The driver supports the following resolutions

2592 x 1944 @15 fps
1920 x 1080 @30 fps
1280 x 960  @45 fps
1280 x 720  @60 fps

I have added support for 720p because most of the clone camera seem to be targeting 1080p or 720p based on the lens configuration. I mainly tested with an original RPI V1.3 camera to ensure backward compatibility.

The driver is pre-compiled with the latest L4T R32.2 release so there is a requirement to deploy a kernel plus modules and with a new dtb file. Therefore I recommend you do some background reading to understand the process before deploying. Furthermore I recommend you have access to the linux console via the UART interface if the new kernel fails to boot or the camera is not recognised.

Deployment of the kernel and modules will be done on the Nano itself while flashing of the dtb file has to be done from a Linux machine where the SDK Manager is installed.

Download nano_ov5647.tar.gz and extract to your nano :

mkdir ov5647
cd ov5647
wget  https://drive.google.com/open?id=1qA_HwiLXIAHbQN-TTEU1daEIW9z7R2vy

tar -xvf ../nano_ov5647.tar.gz

After extraction you will see the following files:

-rw-r--r-- 1 user group 291462110 Aug 26 17:23 modules_4_9_140.tar.gz
-rw-r--r-- 1 user group 200225    Aug 26 17:26 tegra210-p3448-0000-p3449-0000-a02.dtb
-rw-r--r-- 1 user group  34443272 Aug 26 17:26 Image-ov5647


Copy kernel to /boot directory :

sudo cp  Image-ov5647 /boot/Image-ov5647

Change boot configuration file to load our kernel by editing /boot/extlinux/extlinux.conf. Comment out the following line and added the new kernel, so the change is from this:

      LINUX /boot/Image

to

       #LINUX /boot/Image
       LINUX /boot/Image-ov5647


Next step is to extract the kernel modules:

cd /lib/modules/
sudo tar -xvf <path to where files were extracted>/modules_4_9_140.tar.gz


The last step is to flash the dtb file, tegra210-p3448-0000-p3449-0000-a02.dtb.  As discussed in the comments section (below) by jiangwei it is possible to copy the dtb file directly to Nano refer to this link on how this can be achieved. See section  "Flash custom DTB on the Jetson Nano"

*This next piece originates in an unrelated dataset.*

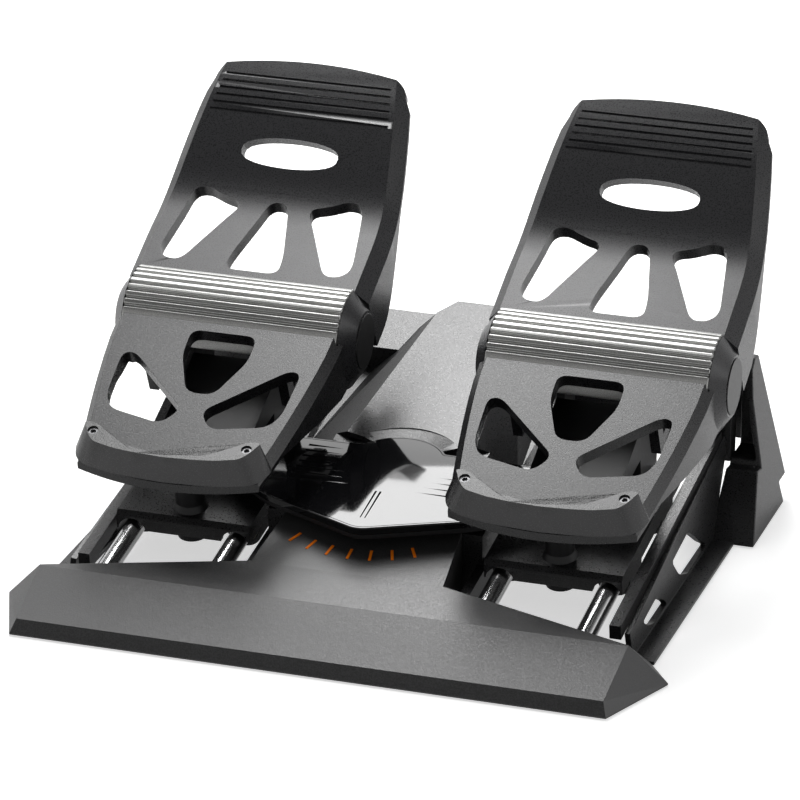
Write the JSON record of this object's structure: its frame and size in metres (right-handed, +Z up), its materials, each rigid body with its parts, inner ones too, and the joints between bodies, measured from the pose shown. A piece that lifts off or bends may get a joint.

Alternatively you can use SDK manager,  flashing require copying the dtb file to the linux host machine into the directory Linux_for_Tegra/kernel/dtb/  where SDK your installed. Further instructions on how to flash the dtb are covered in a post I made here however since we don't want to replace the kernel the command to use is:

sudo ./flash.sh --no-systemimg -r -k DTB jetson-nano-qspi-sd mmcblk0p1

There seems to be some confusion about how to put the nano into recovery mode. The steps to do that are:

1. Power down nano
2. J40 - Connect recovery pins 3-4 together
3. Power up nano
4. J40 - Disconnect pins 3-4
5. Flash file


After flashing the dtb the nano should boot the new kernel and hopefully the desktop will reappear. To verify the new kernel we can run the following command:

uname -a

It should report the kernel version as 4.19.10+ :

Linux jetson-desktop 4.9.140+

If successful power down the Nano and now you can connect your camera to FPC connector J13. Power up the nano and once desktop reappears verify the camera is detected by:

dmesg | grep ov5647

It should report the following:

[    3.584908] ov5647 6-0036: tegracam sensor driver:ov5647_v2.0.6
[    3.603566] ov5647 6-0036: Found ov5647 with model id:5647 process:11 version:1
[    5.701298] vi 54080000.vi: subdev ov5647 6-0036 bound



The above indicates the camera was detected and initialised. Finally we can try streaming, commands for different the resolutions are below:

#2592x1944@15fps
gst-launch-1.0 nvarguscamerasrc ! 'video/x-raw(memory:NVMM),width=2592, height=1944, framerate=15/1' ! nvvidconv flip-method=0 ! 'video/x-raw,width=2592, height=1944' ! nvvidconv ! nvegltransform ! nveglglessink -e

#1920x1080@30fps
gst-launch-1.0 nvarguscamerasrc ! 'video/x-raw(memory:NVMM),width=1920, height=1080, framerate=30/1' ! nvvidconv flip-method=0 ! 'video/x-raw,width=1920, height=1080' ! nvvidconv ! nvegltransform ! nveglglessink -e

#1280x960@45fps
gst-launch-1.0 nvarguscamerasrc ! 'video/x-raw(memory:NVMM),width=1280, height=960, framerate=45/1' ! nvvidconv flip-method=0 ! 'video/x-raw,width=1280, height=960' ! nvvidconv ! nvegltransform ! nveglglessink -e


#1280x720@60fps
gst-launch-1.0 nvarguscamerasrc ! 'video/x-raw(memory:NVMM),width=1280, height=720, framerate=60/1' ! nvvidconv flip-method=0 ! 'video/x-raw,width=1280, height=720' ! nvvidconv ! nvegltransform ! nveglglessink -e

The driver supports controlling of the analogue gain which has a range of 16 to 128. This can be set using the 'gainrange' property, example below:

gst-launch-1.0 nvarguscamerasrc gainrange="16 16" ! 'video/x-raw(memory:NVMM),width=1280, height=720, framerate=60/1' ! nvvidconv flip-method=0 ! 'video/x-raw,width=1280, height=720' ! nvvidconv ! nvegltransform ! nveglglessink -e

If you require commercial support please contact motiveorder.com.

Sunday, 23 June 2019

Jetson Nano - Developing a Pi v1.3 camera driver Part 1

I liked to thank motiveorder.com for sponsoring the hardware and development time for this article. 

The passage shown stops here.